Em nossa opinião, o PSOL fornecer palanques eleitorais para Ciro Gomes (PDT), mesmo em candidaturas onde nosso partido encabeça, serve para confundir as estratégias da oposição ao governo Bolsonaro. Vale lembrar o papel reacionário por ele desempenhado: ao se diferenciar do PT, pela direita, se mostrou mais confiável para a grande burguesia nacional (um eventual líder de um projeto alternativo ao PT), dialogando essencialmente com o antipetismo de direita. Estar numa chapa no primeiro turno misturado e ocupando o mesmo palanque que Ciro ajuda a gerar uma confusão quando neste momento deveríamos observá-lo como um adversário político que deve ser derrotado. Podemos falar a mesma coisa do PSB que governa vários estados do nordeste aplicando variações das políticas federais. Em muitas regiões do Brasil esses partidos são, além de tudo, verdadeiras legendas eleitorais.

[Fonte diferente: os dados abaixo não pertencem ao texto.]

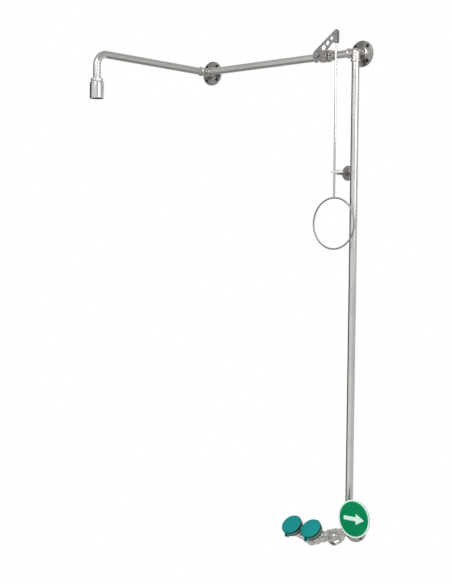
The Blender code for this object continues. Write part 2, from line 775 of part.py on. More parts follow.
def ribbon(name, path, half_thickness, low, high, place, material):
    """A flat bar bent along a path in local X and Y, as wide as low to high along local Z."""
    points = [Vector((x, y, 0)) for x, y in path]
    left, right = [], []
    for k, point in enumerate(points):
        before = (point - points[k - 1]).normalized() if k else None
        after = (points[k + 1] - point).normalized() if k + 1 < len(points) else None
        heading = ((before or after) + (after or before)).normalized()
        normal = Vector((-heading.y, heading.x, 0))
        lean = (before or after).cross(Vector((0, 0, 1))).dot(-normal)
        offset = normal * half_thickness / max(lean, 0.5)
        left.append((point + offset).to_2d()[:])
        right.append((point - offset).to_2d()[:])
    return prism(name, right + left[::-1], low, high, place, material)


def rounded(path, radius, steps=5):
    """A path with its inner corners rounded off."""
    points = [Vector(point) for point in path]
    out = [points[0]]
    for before, corner, after in zip(points, points[1:], points[2:]):
        near, far = before - corner, after - corner
        room = min(radius, near.length * 0.45, far.length * 0.45)
        start, end = corner + near.normalized() * room, corner + far.normalized() * room
        for k in range(steps + 1):
            t = k / steps
            out.append(start * (1 - t) ** 2 + corner * 2 * t * (1 - t) + end * t * t)
    return [point[:] for point in out + [points[-1]]]


def push_lever(material):
    """The stirrup: a strap that passes under the valve from its pivot screw to its stem, then rises
    to the tab behind the push plate."""
    stem = Vector((0, EYE_VALVE_Y, -HEIGHT))
    towards_room = Vector((0, -1, 0))
    lean = Matrix.Rotation(STRAP_LEAN, 3, "X")
    leaned = frame_of(Vector((1, 0, 0)), lean @ Vector((0, 0, 1)), lean @ towards_room, stem)
    right = LEVER_OFFSET
    shoulder = -STRAP_SHOULDER
    path = [(STRAP_LEFT, -0.0055), (STRAP_LEFT, shoulder), (STRAP_LOW_X, -STRAP_DEPTH)]
    path += [(right, shoulder), (right, -0.006)]
    path = rounded(path, STRAP_BEND_R)
    lever = ribbon("push_lever", path, LEVER_T / 2, -STRAP_HALF, STRAP_HALF, leaned, material)

    upright = frame_of(Vector((1, 0, 0)), Vector((0, 0, 1)), towards_room, stem)
    bar = [(right, 0.0065), (right, 0.016), (PLATE_X - 0.0075, PLATE_Z - 0.0085)]
    near, far = -0.0095, -PLATE_BACK_Y + EYE_VALVE_Y - GAP
    boolean(lever, ribbon("bar", bar, LEVER_T / 2, near, far, upright, material), "UNION")
    half = LEVER_T / 2 + 0.0001
    boolean(lever, rod("eye", stem, (1, 0, 0), 0.0105, right - half, right + half, material, 20), "UNION")
    left_eye = rod("eye", stem, (-1, 0, 0), 0.0085, -STRAP_LEFT - half, -STRAP_LEFT + half, material, 20)
    boolean(lever, left_eye, "UNION")
    tab_centre = stem + Vector((PLATE_X, 0, PLATE_Z))
    tab = rod("tab", tab_centre, towards_room, TAB_R, far - LEVER_T, far, material, 20)
    boolean(lever, tab, "UNION")
    boolean(lever, rod("stem_bore", stem, (1, 0, 0), STEM_R + GAP, 0.03, 0.04, material, SMALL_SIDES))
    boolean(lever, rod("screw_bore", stem, (-1, 0, 0), PIVOT_SCREW_R + GAP, 0.024, 0.034, material, 12))
    boolean(lever, rod("rivet_bore", tab_centre, towards_room, 0.0028, -0.01, 0.02, material, 12))
    return lever


def push_plate(face_material, rivet_material):
    centre = Vector((PLATE_X, PLATE_BACK_Y, PLATE_Z - HEIGHT))
    edge = 0.0008
    profile = [
        (0, 0),
        (PLATE_R, 0),
        (PLATE_R, PLATE_T - edge),
        (PLATE_R - edge, PLATE_T),
        (0, PLATE_T),
    ]
    plate = turned("push_plate", profile, aimed(centre, (0, -1, 0)), face_material, sides=48)
    boolean(plate, rod("rivet_bore", centre, (0, -1, 0), 0.0028, -0.01, 0.01, face_material, 12))
    head = PLATE_T + 0.0002
    shank_r = 0.0025
    tail = -LEVER_T - GAP * 2
    rivet_profile = [(0, tail - 0.0015), (0.0045, tail - 0.0015), (0.0045, tail), (shank_r, tail)]
    rivet_profile += [(shank_r, head), (0.0045, head), (0.0038, head + 0.0008), (0, head + 0.0012)]
    rivet = turned("plate_rivet", rivet_profile, aimed(centre, (0, -1, 0)), rivet_material, sides=14)
    return [plate, rivet]


def pivot_screw(material):
    """The shoulder screw that the stirrup's left eye turns on."""
    profile = [
        (0, 0.0165),
        (PIVOT_SCREW_R, 0.0165),
        (PIVOT_SCREW_R, 0.0312),
        (0.0070, 0.0312),
        (0.0070, 0.0345),
        (0.0060, 0.0355),
        (0, 0.0355),
    ]
    place = aimed((0, EYE_VALVE_Y, -HEIGHT), (-1, 0, 0))
    return turned("push_lever_pivot_screw", profile, place, material, sides=12)


def straight_pipes(steel):
    """Every straight length of pipe, each running from socket to socket."""
    inner = PIPE_R - PIPE_WALL
    into_socket = PORT_LENGTH - SOCKET_DEPTH + GAP
    valve_in = VALVE_SOCKET_END + GAP
    along_wall = (0, -WALL_OFFSET, 0)
    low = (0, -WALL_OFFSET, -HEIGHT)
    left = (-1, 0, 0)
    valve_x = -SHOWER_VALVE_X
    tube("riser_pipe", along_wall, (0, 0, -1), PIPE_R, inner, into_socket, HEIGHT - into_socket, steel)
    tube("valve_feed_pipe", along_wall, left, PIPE_R, inner, into_socket, valve_x - valve_in, steel)
    tube("wall_pipe", along_wall, left, PIPE_R, inner, valve_x + valve_in, SPAN - into_socket, steel)
    eye_valve = -EYE_VALVE_Y - WALL_OFFSET
    tee = -TEE_Y - WALL_OFFSET
    tube("eyewash_feed_pipe", low, (0, -1, 0), PIPE_R, inner, into_socket, eye_valve - valve_in, steel)
    tube("tee_feed_pipe", low, (0, -1, 0), PIPE_R, inner, eye_valve + valve_in, tee - into_socket, steel)
    neck_in = FLANGE_T + GAP
    corner_in = WALL_OFFSET - WALL_PORT_LENGTH + WALL_SOCKET_DEPTH
    for name, centre in (
        ("supply_nipple", (0, 0, 0)),
        ("left_support_nipple", (-SPAN, 0, 0)),
        ("lower_support_nipple", (0, 0, -HEIGHT)),
    ):
        start = neck_in if name == "supply_nipple" else neck_in + 0.001
        tube(name, centre, (0, -1, 0), PIPE_R, inner, start, corner_in - GAP, steel)


def main():
    clear_scene()
    steel = make_material("stainless_tube", (0.62, 0.61, 0.58), 0.32, 1.0)
    cast = make_material("cast_stainless", (0.58, 0.56, 0.53), 0.42, 1.0)
    bright = make_material("bright_steel", (0.80, 0.80, 0.79), 0.18, 1.0)
    grey_steel = make_material("grey_lever_steel", (0.36, 0.36, 0.36), 0.50, 0.9)
    teal = make_material("teal_cap_plastic", (0.0, 0.27, 0.26), 0.35, 0.0)
    dark_green = make_material("dark_green_plastic", (0.01, 0.09, 0.07), 0.45, 0.0)
    sign_green = make_material("sign_green", (0.0, 0.26, 0.10), 0.40, 0.0)
    white = make_material("white_nylon", (0.80, 0.80, 0.78), 0.45, 0.0)
    dark = make_material("black_plastic", (0.02, 0.02, 0.02), 0.50, 0.0)

    wall_flange("supply_flange", (0, 0, 0), True, cast)
    wall_flange("left_support_flange", (-SPAN, 0, 0), False, cast)
    wall_flange("lower_support_flange", (0, 0, -HEIGHT), False, cast)
    straight_pipes(steel)

    back, left, down, up = (0, 1, 0), (-1, 0, 0), (0, 0, -1), (0, 0, 1)
    right, front = (1, 0, 0), (0, -1, 0)
    wall_port = (back, WALL_PORT_LENGTH, False)
    corners = {
        "upper_corner_fitting": ((0, -WALL_OFFSET, 0), (left, down)),
        "left_corner_fitting": ((-SPAN, -WALL_OFFSET, 0), (right, front)),
        "lower_corner_fitting": ((0, -WALL_OFFSET, -HEIGHT), (up, front)),
    }
    for name, (centre, open_ways) in corners.items():
        ports = [(way, PORT_LENGTH, True) for way in open_ways]
        fitting(name, centre, [wall_port] + ports, cast)
    manifold(cast)

    shower_place = frame_of((0, -1, 0), (0, 0, -1), (1, 0, 0), (SHOWER_VALVE_X, -WALL_OFFSET, 0))
    shower_turning = ball_valve("shower", shower_place, False, cast, bright, white)
    eyewash_place = frame_of((1, 0, 0), (0, 0, -1), (0, 1, 0), (0, EYE_VALVE_Y, -HEIGHT))
    eyewash_turning = ball_valve("eyewash", eyewash_place, True, cast, bright, white)

    lever = pull_lever(grey_steel)
    pin = fork_pin(bright)
    clip = pin_clip(bright)
    carry(joint_empty("shower_lever_axis", (SHOWER_VALVE_X, PULL_Y, 0)), shower_turning + [lever, pin, clip])
    hanging = [rod_fork(grey_steel), pull_rod(steel), pull_ring(steel)]
    carry(joint_empty("rod_pin_axis", (PIN_X, PULL_Y, PIN_Z)), hanging)
    rod_guide(grey_steel, white)

    shower_arm(steel)
    shower_head(bright, dark)

    stirrup = push_lever(cast)
    pivot_screw(bright)
    plate_pieces = push_plate(sign_green, bright)
    pivot = joint_empty("push_lever_axis", (0, EYE_VALVE_Y, -HEIGHT))
    carry(pivot, eyewash_turning + [stirrup] + plate_pieces)

    for suffix, side in (("left", -1), ("right", 1)):
        nozzle_arm("nozzle_arm_" + suffix, side, cast)
        hinge, downhill = spray_nozzle(suffix, side, dark_green, bright)
        cap_pieces = dust_cap(suffix, side, hinge, downhill, teal, bright)
        carry(joint_empty("cap_hinge_axis_" + suffix, hinge), cap_pieces)


main()
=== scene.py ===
"""The looks of a wall-mounted body shower with eyewash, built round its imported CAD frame.

Every mesh is made in the row frame (metres, wall at y = 0, room at negative y, +Z up), so each
object sits at the origin and its place is in its vertices.
"""

import json
import math

import bmesh
import bpy
from mathutils import Matrix, Vector


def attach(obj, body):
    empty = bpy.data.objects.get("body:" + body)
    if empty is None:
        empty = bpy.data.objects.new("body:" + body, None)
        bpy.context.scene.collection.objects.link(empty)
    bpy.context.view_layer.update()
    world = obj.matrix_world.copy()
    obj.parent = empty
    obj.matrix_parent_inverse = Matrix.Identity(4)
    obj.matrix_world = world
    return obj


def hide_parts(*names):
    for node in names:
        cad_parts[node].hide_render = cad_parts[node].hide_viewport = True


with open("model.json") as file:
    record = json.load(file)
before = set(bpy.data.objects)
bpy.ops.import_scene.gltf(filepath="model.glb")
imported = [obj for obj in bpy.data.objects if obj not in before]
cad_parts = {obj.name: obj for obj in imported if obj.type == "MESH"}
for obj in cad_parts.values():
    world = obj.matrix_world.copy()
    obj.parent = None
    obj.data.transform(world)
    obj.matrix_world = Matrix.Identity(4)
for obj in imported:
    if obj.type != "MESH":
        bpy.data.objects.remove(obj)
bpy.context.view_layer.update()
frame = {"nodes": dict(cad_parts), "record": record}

# The CAD's driving dimensions, repeated
PIPE_R = 0.011
WALL_OFFSET = 0.033
SPAN = 0.575
HEIGHT = 1.340
REACH = 0.481
BEND_R = 0.034
PORT_R = 0.0128
BEAD_R = 0.0143
PORT_LENGTH = 0.026
VALVE_HALF = 0.0345
SHOWER_VALVE_X = -0.108
EYE_VALVE_Y = -0.115
TEE_Y = -0.201
NOZZLE_X = 0.033
LEVER_LENGTH = 0.086
LEVER_ANGLE = math.radians(39.8)
LEVER_OFFSET = 0.035
LEVER_T = 0.003
PULL_Y = -(WALL_OFFSET + LEVER_OFFSET)
PIN_X = SHOWER_VALVE_X + LEVER_LENGTH * math.cos(LEVER_ANGLE)
PIN_Z = LEVER_LENGTH * math.sin(LEVER_ANGLE)
RING_CENTRE_Z = -0.476
RING_R = 0.0715
GUIDE_Z = -0.332
EYE_SWAY = 0.020
HEAD_BOTTOM = -0.1285
HEAD_R = 0.0204
HEAD_HEIGHT = 0.048
TILT = math.radians(45)
CAP_FACE = 0.069
ARM_JOINT = 0.020
ARM_R = 0.0085
CAP_R = 0.0295
CAP_T = 0.0075
HINGE_OFFSET = 0.0335
PLATE_X = 0.0775
PLATE_Z = 0.058
PLATE_R = 0.052
PLATE_BACK_Y = -0.1135
STRAP_DEPTH = 0.0375
STRAP_LOW_X = -0.005
STRAP_SHOULDER = 0.0125
STRAP_BEND_R = 0.009
STRAP_LEFT = -0.029
STRAP_LEAN = math.radians(35)

# Sizes that only the looks need
PIPE_START = 0.0135  # how far from a fitting's centre its pipe begins
PIPE_START_AT_VALVE = 0.0205
WALL_PORT_LENGTH = 0.0145
TEE_RUN_R = 0.0112
TEE_RUN_LENGTH = 0.0190
FLANGE_R = 0.037
FLANGE_T = 0.0068
FLANGE_BORE_R = 0.0090
FLANGE_HOLE_CIRCLE_R = 0.029
FLANGE_HOLE_R = 0.0040
BOSS_R = 0.0092
BOSS_END = 0.0238
NUT_START = 0.0243
LEVER_HUB_R = 0.0160
LEVER_TIP_R = 0.0095
LEVER_HOLES = ((0.0287, 0.0080), (0.0465, 0.0066), (0.0650, 0.0053))
FORK_HALF = 0.0060
FORK_FOOT = -0.0278
FORK_SLOT_HALF = 0.0019
ROD_R = 0.003
RING_WIRE_R = 0.0025
GUIDE_TUBE_END = 0.0530
EYE_HOLE_R = 0.0045
EYE_R = 0.0085
NECK_R = 0.0110
CUP_RIM = CAP_FACE - CAP_T - 0.0003
CUP_R = CAP_R - 0.0015
CUP_FOOT_R = 0.0125
CAP_LOW = CAP_FACE - CAP_T
STRAP_HALF_WIDTH = 0.0045
BAR_BACK = -PLATE_BACK_Y + EYE_VALVE_Y - 0.0003
SIGN_FACE = 0.0022
SIGN_RIM_WIDTH = 0.0042
SIGN_RIM_LOW = 0.0020
SIGN_RIM_HIGH = 0.0028

FIXED = "fixed_plumbing"
LEVER = "shower_lever"
ROD = "pull_rod_and_ring"
PUSH = "push_lever_arm"

ROOM = Vector((0, -1, 0))
WALLWARD = Vector((0, 1, 0))
UP = Vector((0, 0, 1))
RIGHT = Vector((1, 0, 0))
NOZZLE_DIRECTION = Vector((0, -math.sin(TILT), math.cos(TILT)))
DOWNHILL = Vector((0, -math.cos(TILT), -math.sin(TILT)))


# Materials

CLOUD_SCALE = 14.0


def new_material(name):
    made = bpy.data.materials.new(name)
    made.use_nodes = True
    return made, made.node_tree.nodes, made.node_tree.links, made.node_tree.nodes["Principled BSDF"]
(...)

Existe também um debate estratégico. A estratégia do PT para chegar ao poder passou por coligações amplas para governar, esse caminho testado na história nos governos Lula e Dilma terminou no golpe parlamentar de 2016 e nas derrotas que estamos acumulando. Uma nova esquerda deve ter um novo caminho para o poder. Esse caminho passa por um programa anticapitalista e um balanço das experiências dos governos de conciliação de classes, sem sectarismo, mas trilhando uma nova estrada para a esquerda brasileira.